遠くの地面より近くの避雷針の方が電子どうしの引き合う力が強く雷も落ちるというわけです

金属の方が電子を通しやすく落ちやすくはありますが、電気が雲の底の帯電した電子と近くなるという意味では、雷針出なくても、ビルや樹木も似たような働きをします。

気象庁の雷の被害によると樹木や家屋への落雷が多く報告されたているのが雷が尖った高い所にあるものに落ちやすい証拠とも言えます。

 

雷の発生を知る方法

雷は電気の塊です。

その電気のをとらえて、何処で雷が発生しているかを知らせるサービスが最近では始まっています。
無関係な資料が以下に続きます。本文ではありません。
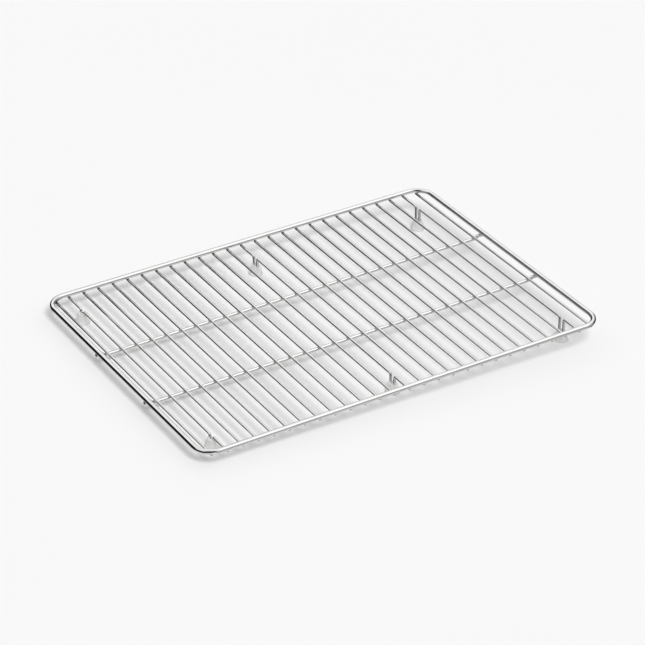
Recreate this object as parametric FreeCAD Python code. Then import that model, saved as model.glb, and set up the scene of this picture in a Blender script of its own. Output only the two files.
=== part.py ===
import FreeCAD, Part
import math
import os

# Wire cooling rack, stainless steel, with six push-on foot caps.
#
# The deck is built lying level, in its own frame: the cross wires' centres are in the
# plane z = 0, the long side runs along X and the wires run along Y. The legs get longer
# from left (-X) to right (+X), so stand_on_feet() then turns the whole rack by that fall
# and sets the flat bottoms of all six caps on z = 0, with the origin under the middle.

# ---- driving dimensions, millimetres ----
frame_length = 420.0        # over the frame rod, along X
frame_width = 301.0         # over the frame rod, along Y
frame_rod_d = 4.8
corner_radius = 17.0        # of the frame rod's centre line

wire_d = 2.4
wire_count = 27
edge_inset = 9.1            # frame centre line to the outermost wire's centre
outer_wire_gap = 14.3       # between the two outermost wires at each end, centre to centre
wire_overrun = 0.2          # how far the wires run past the frame's centre line
stretcher_overrun = 1.9     # and the stretcher rods
end_chamfer = 0.25          # on every sheared end

stretcher_d = 3.4           # the two long rods under the wires
stretcher_spacing = 91.0    # between their centres, along Y
joggle_run = 5.0            # length of the step up to the frame, along X
joggle_gap = 1.2            # level run between the outermost wire's centre and the step

weld_depth = 0.3            # how far two rods sink into each other at a weld

leg_wires = {"left": 2, "middle": 14, "right": 26}   # the wires that carry the legs
leg_inset = 27.6            # frame centre line to the leg's middle, along Y
limb_spacing = 6.2          # between the two limbs of a leg, centre to centre
leg_bend_radius = 2.2       # centre line, where the wire turns down
bare_leg_left = 0.7         # straight bare wire above a cap, at the left pair of legs
bare_leg_right = 11.5       # and at the right pair

cap_height = 9.5
cap_base_d = 14.0
cap_top_x = 8.2             # the mouth of a cap is oval
cap_top_y = 10.8
cap_floor = 1.5             # soft material under the end of a leg
cap_lip_radius = 0.6        # rounding of the mouth's rim

# ---- places that follow from them ----
rail_x = (frame_length - frame_rod_d) / 2
rail_y = (frame_width - frame_rod_d) / 2
frame_z = (frame_rod_d + wire_d) / 2 - weld_depth
stretcher_z = -((stretcher_d + wire_d) / 2 - weld_depth)
stretcher_end_z = frame_z - (frame_rod_d + stretcher_d) / 2 + weld_depth
leg_y = rail_y - leg_inset
reach_left = cap_height + bare_leg_left + leg_bend_radius     # wire centre to the floor
reach_right = cap_height + bare_leg_right + leg_bend_radius
outer_wire_x = rail_x - edge_inset
wire_pitch = 2 * (outer_wire_x - outer_wire_gap) / (wire_count - 3)


def wire_x(number):
    """Place of a cross wire along X; the wires count from 1 at the left."""
    if number == 1:
        return -outer_wire_x
    if number == wire_count:
        return outer_wire_x
    return (number - (wire_count + 1) / 2) * wire_pitch


leg_x = {side: wire_x(number) for side, number in leg_wires.items()}
fall = (reach_right - reach_left) / (leg_x["right"] - leg_x["left"])


def reach(x):
    """Distance from the wires' centre plane down to the floor at x."""
    return reach_left + fall * (x - leg_x["left"])


def bent_path(points, radii):
    """Straight runs through the points, with a tangent arc at each inner point."""
    edges = []
    start = points[0]
    for i in range(1, len(points) - 1):
        corner = points[i]
        back = (points[i - 1] - corner).normalize()
        ahead = (points[i + 1] - corner).normalize()
        half_turn = (math.pi - back.getAngle(ahead)) / 2
        setback = radii[i - 1] * math.tan(half_turn)
        arc_in = corner + back * setback
        arc_out = corner + ahead * setback
        inward = (back + ahead).normalize()
        to_middle = radii[i - 1] * (1 / math.cos(half_turn) - 1)
        if (arc_in - start).Length > 1e-6:
            edges.append(Part.LineSegment(start, arc_in).toShape())
        edges.append(Part.Arc(arc_in, corner + inward * to_middle, arc_out).toShape())
        start = arc_out
    if (points[-1] - start).Length > 1e-6:
        edges.append(Part.LineSegment(start, points[-1]).toShape())
    return Part.Wire(edges)


def sweep_round(path, diameter, start, direction):
    """A round rod along a path; its seam runs along its side, clear of every weld."""
    circle = Part.Circle(start, direction, diameter / 2)
    circle.XAxis = FreeCAD.Vector(0, 0, 1).cross(direction)
    return path.makePipeShell([Part.Wire(circle.toShape())], True, False)


def chamfer_ends(rod, ends):
    """Break the sharp rim of each sheared end face."""
    rims = []
    for edge in rod.Edges:
        if isinstance(edge.Curve, Part.Circle):
            if min((edge.Curve.Center - end).Length for end in ends) < 1e-4:
                rims.append(edge)
    return rod.makeChamfer(end_chamfer, rims)


def frame_rod():
    """The rim: one thick rod bent into a rounded rectangle and butt-welded."""
    x = rail_x - corner_radius
    y = rail_y - corner_radius
    edges = []
    for sign_x, sign_y, along in ((1, 1, "x"), (-1, 1, "y"), (-1, -1, "x"), (1, -1, "y")):
        centre = FreeCAD.Vector(sign_x * x, sign_y * y, frame_z)
        to_side = FreeCAD.Vector(sign_x * corner_radius, 0, 0)
        to_end = FreeCAD.Vector(0, sign_y * corner_radius, 0)
        middle = (to_side + to_end) * math.sqrt(0.5)
        first, last = (to_side, to_end) if along == "x" else (to_end, to_side)
        edges.append(Part.Arc(centre + first, centre + middle, centre + last).toShape())
        run = FreeCAD.Vector(-2 * sign_x * x, 0, 0)
        if along == "y":
            run = FreeCAD.Vector(0, -2 * sign_y * y, 0)
        edges.append(Part.LineSegment(centre + last, centre + last + run).toShape())
    path = Part.Wire(edges)
    start = FreeCAD.Vector(rail_x, y, frame_z)
    return sweep_round(path, frame_rod_d, start, FreeCAD.Vector(0, 1, 0))


def stretcher_rod(y, frame):
    """A long rod under the wires; both ends step up and are welded under the frame."""
    end_x = rail_x + stretcher_overrun
    step_in = outer_wire_x + joggle_gap
    rise = stretcher_end_z - stretcher_z
    step_radius = (joggle_run ** 2 + rise ** 2) / (4 * rise)
    half_angle = math.atan2(rise, joggle_run)
    tangent = step_radius * math.tan(half_angle)
    low = FreeCAD.Vector(step_in + tangent, y, stretcher_z)
    high = FreeCAD.Vector(step_in + joggle_run - tangent, y, stretcher_end_z)
    points = [
        FreeCAD.Vector(-end_x, y, stretcher_end_z),
        FreeCAD.Vector(-high.x, y, high.z),
        FreeCAD.Vector(-low.x, y, low.z),
        low,
        high,
        FreeCAD.Vector(end_x, y, stretcher_end_z),
    ]
    path = bent_path(points, [step_radius] * 4)
    rod = sweep_round(path, stretcher_d, points[0], FreeCAD.Vector(1, 0, 0))
    rod = chamfer_ends(rod, [points[0], points[-1]])
    return rod.cut(frame)


def rim_y(x):
    """Distance from the middle line to the frame's centre line at x; less round the corners."""
    into_corner = max(abs(x) - (rail_x - corner_radius), 0)
    return rail_y - corner_radius + math.sqrt(corner_radius ** 2 - into_corner ** 2)


def straight_wire_points(x):
    end_y = rim_y(x) + wire_overrun
    return [FreeCAD.Vector(x, -end_y, 0), FreeCAD.Vector(x, end_y, 0)]


def leg_wire_points(x):
    """Centre line of a wire that dips to the floor and back near each of its ends."""
    start, end = straight_wire_points(x)
    bottom = -(reach(x) - cap_floor - wire_d / 2)
    half = limb_spacing / 2
    points = [start]
    for middle in (-leg_y, leg_y):
        points += [
            FreeCAD.Vector(x, middle - half, 0),
            FreeCAD.Vector(x, middle - half, bottom),
            FreeCAD.Vector(x, middle + half, bottom),
            FreeCAD.Vector(x, middle + half, 0),
        ]
    points.append(end)
    return points


def cross_wire(number, seats):
    """A wire across the rack, notched where it sinks into the rods that it is welded to."""
    x = wire_x(number)
    if number in leg_wires.values():
        points = leg_wire_points(x)
        leg_radii = [leg_bend_radius, limb_spacing / 2, limb_spacing / 2, leg_bend_radius]
        radii = leg_radii * 2
    else:
        points = straight_wire_points(x)
        radii = []
    path = bent_path(points, radii)
    wire = sweep_round(path, wire_d, points[0], FreeCAD.Vector(0, 1, 0))
    wire = chamfer_ends(wire, [points[0], points[-1]])
    for seat in seats:
        wire = wire.cut(seat)
    return wire


def oval(x, y, z, size_x, size_y):
    """A closed oval outline lying flat at height z."""
    if abs(size_x - size_y) < 1e-9:
        curve = Part.Circle(FreeCAD.Vector(x, y, z), FreeCAD.Vector(0, 0, 1), size_x / 2)
        return Part.Wire(curve.toShape())
    major = FreeCAD.Vector(x, y + size_y / 2, z)
    minor = FreeCAD.Vector(x - size_x / 2, y, z)
    curve = Part.Ellipse(major, minor, FreeCAD.Vector(x, y, z))
    return Part.Wire(curve.toShape())


def leg_socket(x, y):
    """The slot in a cap: as wide as the wire, with a round bottom that fits the leg's bend."""
    half = limb_spacing / 2
    outer = half + wire_d / 2
    bend_z = -(reach(x) - cap_floor - wire_d / 2 - half)
    corner = FreeCAD.Vector(x - wire_d / 2, y - outer, bend_z)
    slot = Part.makeBox(wire_d, 2 * outer, reach(x), corner)
    bottom = Part.makeCylinder(
        outer, wire_d, FreeCAD.Vector(x - wire_d / 2, y, bend_z), FreeCAD.Vector(1, 0, 0)
    )
    return slot.fuse(bottom)


def floor_block():
    """Everything under the sloping floor plane, to cut the caps' bottoms with."""
    side = frame_length
    left, right = -side, side
    depth = FreeCAD.Vector(0, 0, -side)
    corners = [
        FreeCAD.Vector(left, -side, -reach(left)),
        FreeCAD.Vector(right, -side, -reach(right)),
        FreeCAD.Vector(right, -side, -reach(right)) + depth,
        FreeCAD.Vector(left, -side, -reach(left)) + depth,
    ]
    face = Part.Face(Part.makePolygon(corners + corners[:1]))
    return face.extrude(FreeCAD.Vector(0, 2 * side, 0))


def foot_cap(x, y, floor):
    """A soft translucent bell pushed on to the leg: round base, oval mouth, slot inside."""
    below_floor = fall * cap_base_d
    base_z = -reach(x)
    base = oval(x, y, base_z, cap_base_d, cap_base_d)
    mouth = oval(x, y, base_z + cap_height, cap_top_x, cap_top_y)
    bell = Part.makeLoft([base, mouth], True, True)
    skirt = Part.Face(oval(x, y, base_z - below_floor, cap_base_d, cap_base_d))
    bell = bell.fuse(skirt.extrude(FreeCAD.Vector(0, 0, below_floor)))
    rim = [e for e in bell.Edges if e.BoundBox.ZMin > base_z + cap_height - 1e-3]
    bell = bell.makeFillet(cap_lip_radius, rim)
    return bell.cut(leg_socket(x, y)).cut(floor)


def stand_on_feet(shape):
    """Turn a piece by the fall of the legs and set the floor plane on z = 0."""
    pivot = FreeCAD.Vector(0, 0, frame_z)
    angle = math.atan(fall)
    placed = shape.copy()
    placed.rotate(pivot, FreeCAD.Vector(0, 1, 0), -math.degrees(angle))
    floor_below_pivot = (reach(0) + frame_z) * math.cos(angle)
    placed.translate(FreeCAD.Vector(0, 0, floor_below_pivot - frame_z))
    return placed


def build():
    """Every piece of the rack by its node name, still in the deck's own frame."""
    pieces = {}
    frame = frame_rod()
    pieces["frame_rod"] = frame
    seats = [frame]
    for name, side in (("back", 1), ("front", -1)):
        rod = stretcher_rod(side * stretcher_spacing / 2, frame)
        pieces["stretcher_rod_" + name] = rod
        seats.append(rod)
    for number in range(1, wire_count + 1):
        pieces["cross_wire_%02d" % number] = cross_wire(number, seats)
    floor = floor_block()
    for row, side in (("back", 1), ("front", -1)):
        for column, x in leg_x.items():
            pieces["foot_cap_%s_%s" % (row, column)] = foot_cap(x, side * leg_y, floor)
    return pieces


os.makedirs("parts", exist_ok=True)
for node, shape in build().items():
    placed = stand_on_feet(shape)
    placed.exportStep("parts/" + node + ".step")
    print("%-22s volume %9.2f mm3  solids %d  valid %s" % (
        node, placed.Volume, len(placed.Solids), placed.isValid()))
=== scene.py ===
# %% [markdown]
# A wire cooling rack: a thick steel rod bent into a rim, thin wires welded across under it,
# two longer rods under the wires, and soft caps on six bent wire legs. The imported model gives
# every place and size. Here each rod is grown again as a smooth round section, because the
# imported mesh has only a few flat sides, and each surface gets the finish of the real one.

# %% Load the frame
import math

import bmesh
import bpy
from mathutils import Matrix, Vector


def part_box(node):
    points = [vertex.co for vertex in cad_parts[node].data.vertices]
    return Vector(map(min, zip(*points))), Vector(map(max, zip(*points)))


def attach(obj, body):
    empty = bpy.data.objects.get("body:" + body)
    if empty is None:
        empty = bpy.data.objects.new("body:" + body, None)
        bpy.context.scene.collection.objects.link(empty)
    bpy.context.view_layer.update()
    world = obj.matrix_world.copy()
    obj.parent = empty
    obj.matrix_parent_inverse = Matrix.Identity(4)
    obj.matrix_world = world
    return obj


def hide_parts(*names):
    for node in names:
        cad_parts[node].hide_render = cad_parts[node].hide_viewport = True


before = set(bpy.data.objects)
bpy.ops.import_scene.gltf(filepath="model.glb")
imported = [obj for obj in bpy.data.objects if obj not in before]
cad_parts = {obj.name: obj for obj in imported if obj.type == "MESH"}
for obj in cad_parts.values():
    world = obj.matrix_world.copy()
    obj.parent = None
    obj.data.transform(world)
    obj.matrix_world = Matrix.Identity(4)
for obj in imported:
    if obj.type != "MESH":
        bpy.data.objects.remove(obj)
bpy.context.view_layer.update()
mm = 0.001
scene = bpy.context.scene
print("nodes in the frame:", len(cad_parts))

# %% [markdown]
# The legs get longer towards +X, so the deck of wires isn't level: it climbs a little. The
# rods could be worked out in the tilted place where they lie, but all of them are easier to
# grow in the deck's own frame, where the wires' centres are at z = 0, and then to turn into
# place. Two straight wires, one near each end, give that frame.

# %% Find how the deck lies
UP = Vector((0, 0, 1))
ALONG_X = Vector((1, 0, 0))
ALONG_Y = Vector((0, 1, 0))


def middle(node_name):
    low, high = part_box(node_name)
    return (low + high) / 2


left_end = middle("cross_wire_03")
right_end = middle("cross_wire_25")
climb = math.atan2(right_end.z - left_end.z, right_end.x - left_end.x)
deck = Matrix.Translation((left_end + right_end) / 2) @ Matrix.Rotation(-climb, 4, "Y")
to_deck = deck.inverted()
print("the deck climbs %.2f degrees, middle at z = %.2f mm" % (
    math.degrees(climb), deck.translation.z / mm))

# %% [markdown]
# Sizes that the frame holds are read from it once and named: the three rod diameters, the
# rim's outline and the ends of the wires. A node's points are looked at in the deck's frame,
# and a rule can keep only some of them, such as those on the rim's straight side.

# %% Read the sizes
def deck_box(node_name, keep=lambda point: True):
    """Lowest and highest corner, in the deck's frame, of the points that keep accepts."""
    points = [to_deck @ v.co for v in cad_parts[node_name].data.vertices]
    points = [p for p in points if keep(p)]
    low = Vector([min(p[i] for p in points) for i in range(3)])
    high = Vector([max(p[i] for p in points) for i in range(3)])
    return low, high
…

例えば気象庁の雷ナウキャストでは日本中の雷を観測して5分ごとに地図表示してくれます。やや使い方が複雑(雷専用ではないので)なので私のサイトでも同様の情報を「雷の観測データ」や「雷の予報」でお知らせしています。また、世界中の雷を観測しているblitzortung.orgや電力会社の雷情報もあります。

詳しくは雷はどこに落ちた?昨日や今日落ちた落雷を調べる3つの方法

で紹介しています。

また、登山などで使用するための雷レーダーも最近では商品として扱われています。

 

雷の音はどこまで聞こえるの?

雷は電気の塊で、ゴロゴロと音がすることは先ほど迄の内容で分かると思いますが、音については紹介していませんでした。

雷の音の正体、これは電気が空気を切り裂く音です。

言われなくてもおおよそ想像はついていたかもしれませんね。

では、どれほど遠くまで聞こえるか・・・という話はあまり有名ではありません。

もちろん、周辺が静かかうるさいか・・・で状況は変わってきますが、静かな場合でも20㎞ほどしか聞こえないといわれています。

逆に雷の光は、暗いところでは100㎞以上遠くからでも観測できます。高いビルの上からだと200~300㎞遠くの雷も分かります。なので、当然、雷の光を見る機会のほうが、雷の音を聞く機会より多くなってきます。もちろん、注意深く観察して気を付けていたら・・・の話ですが。